## Start
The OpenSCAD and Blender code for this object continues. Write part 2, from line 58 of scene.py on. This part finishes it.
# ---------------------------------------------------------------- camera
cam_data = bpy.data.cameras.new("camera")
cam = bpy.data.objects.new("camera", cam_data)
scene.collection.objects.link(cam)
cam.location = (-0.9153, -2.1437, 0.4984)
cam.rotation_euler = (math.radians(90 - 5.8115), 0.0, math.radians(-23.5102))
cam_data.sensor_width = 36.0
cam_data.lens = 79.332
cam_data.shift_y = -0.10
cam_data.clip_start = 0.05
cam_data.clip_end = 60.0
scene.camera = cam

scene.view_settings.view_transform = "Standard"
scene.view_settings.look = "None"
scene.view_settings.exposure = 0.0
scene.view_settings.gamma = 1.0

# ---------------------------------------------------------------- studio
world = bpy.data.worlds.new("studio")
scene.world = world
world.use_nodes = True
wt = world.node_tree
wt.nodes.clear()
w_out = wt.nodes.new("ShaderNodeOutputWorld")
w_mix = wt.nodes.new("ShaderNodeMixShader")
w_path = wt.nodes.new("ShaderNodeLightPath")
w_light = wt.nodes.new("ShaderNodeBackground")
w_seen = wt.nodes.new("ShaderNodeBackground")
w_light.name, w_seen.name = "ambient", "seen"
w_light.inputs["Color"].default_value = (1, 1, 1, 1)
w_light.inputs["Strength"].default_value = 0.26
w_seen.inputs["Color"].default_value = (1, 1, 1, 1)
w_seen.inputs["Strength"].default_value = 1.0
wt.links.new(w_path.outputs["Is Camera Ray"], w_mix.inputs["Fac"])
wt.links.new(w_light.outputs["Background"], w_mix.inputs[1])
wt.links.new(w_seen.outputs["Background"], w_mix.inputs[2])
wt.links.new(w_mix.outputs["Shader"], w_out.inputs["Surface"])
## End
Set down the lines above as they stand, starting with the first line and ending with the line that contains "scene.camera = cam".

The OpenSCAD and Blender code for this object continues. Write part 2, from line 58 of scene.py on. This part finishes it.
# ---------------------------------------------------------------- camera
cam_data = bpy.data.cameras.new("camera")
cam = bpy.data.objects.new("camera", cam_data)
scene.collection.objects.link(cam)
cam.location = (-0.9153, -2.1437, 0.4984)
cam.rotation_euler = (math.radians(90 - 5.8115), 0.0, math.radians(-23.5102))
cam_data.sensor_width = 36.0
cam_data.lens = 79.332
cam_data.shift_y = -0.10
cam_data.clip_start = 0.05
cam_data.clip_end = 60.0
scene.camera = cam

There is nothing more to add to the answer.